You can only use a VA loan to purchase a primary residence. For example, lenders won’t allow you to take out a VA loan on a secondary home or rental property. However, you can use different VA loans for the same property or temporarily have two VA loans at once for two separate primary residences. For example, you can use a VA purchase loan, and then, later, a VA cash out refinance loan. The key takeaway is that the property has to be your main home for you to get approved.
Who Qualifies For A VA Loan?
To be eligible for a VA loan, there are a few qualifications you must meet. Eligible borrowers have:
- Served 90 consecutive days of active duty during wartime
- Served 181 days of active duty during peacetime
- 6 years of service for the National Guard or Reserve
If you’re the spouse of a service member who has died in the line of duty or as a result of a service-related injury, you also qualify.
How To Determine How Much You Can Borrow With A VA Loan
Determining the amount of money you can borrow for a VA loan depends on your situation.

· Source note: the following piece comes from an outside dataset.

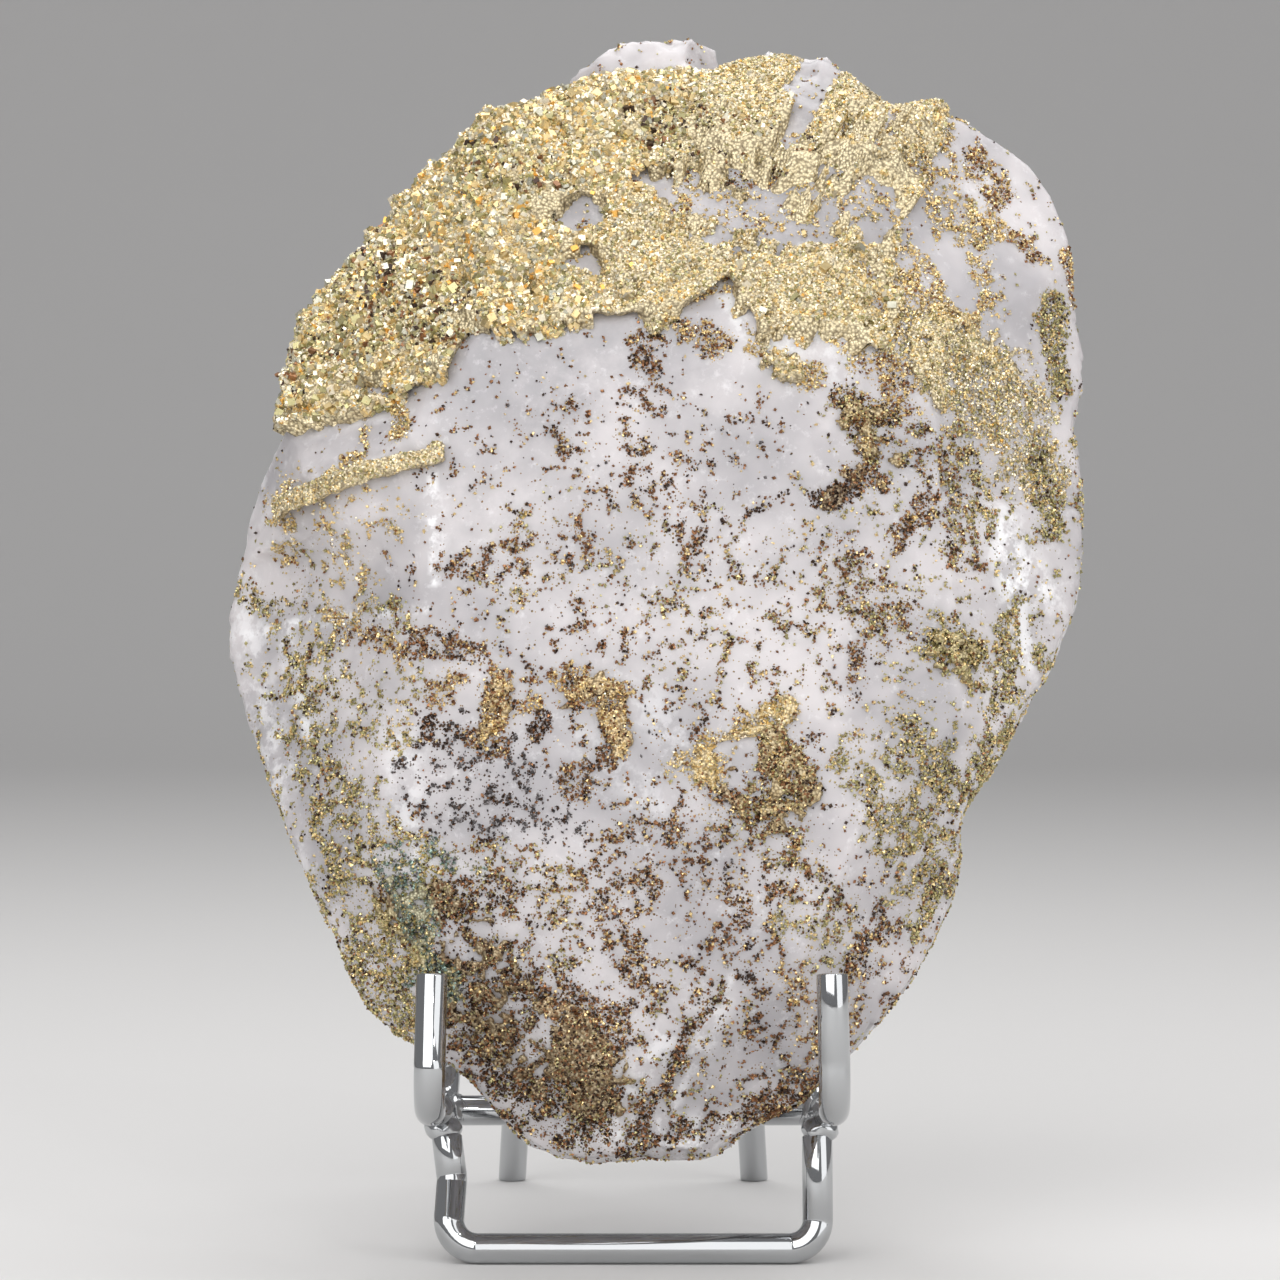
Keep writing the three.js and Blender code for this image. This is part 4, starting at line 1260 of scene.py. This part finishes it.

For instance, there is no loan limit for borrowers with a full entitlement; they can therefore borrow the highest amount the lender will approve. However, there is a VA loan limit in some cases wherein a person may have numerous active loans or defaulted on a previous one. It’s important to understand that the limit doesn’t restrict the amount you can borrow – just what you can borrow with no down payment.
There’s a standard amount the VA indemnifies each lender if a borrower defaults on the loan. If the loan amount is big enough that the amount being indemnified doesn’t cover at least 25% of the loan, many lenders will require a down payment.
The Bottom Line: Be Sure To Understand The Different Types Of VA Loan Programs Before Applying
A VA loan can benefit veterans and service members by getting them better mortgage terms for their mortgage, including zero down payments and lower interest rates.
Before applying for a loan, it’s necessary to understand the various types of VA loans. Understanding each VA loan’s purpose will help you make the right financial decision.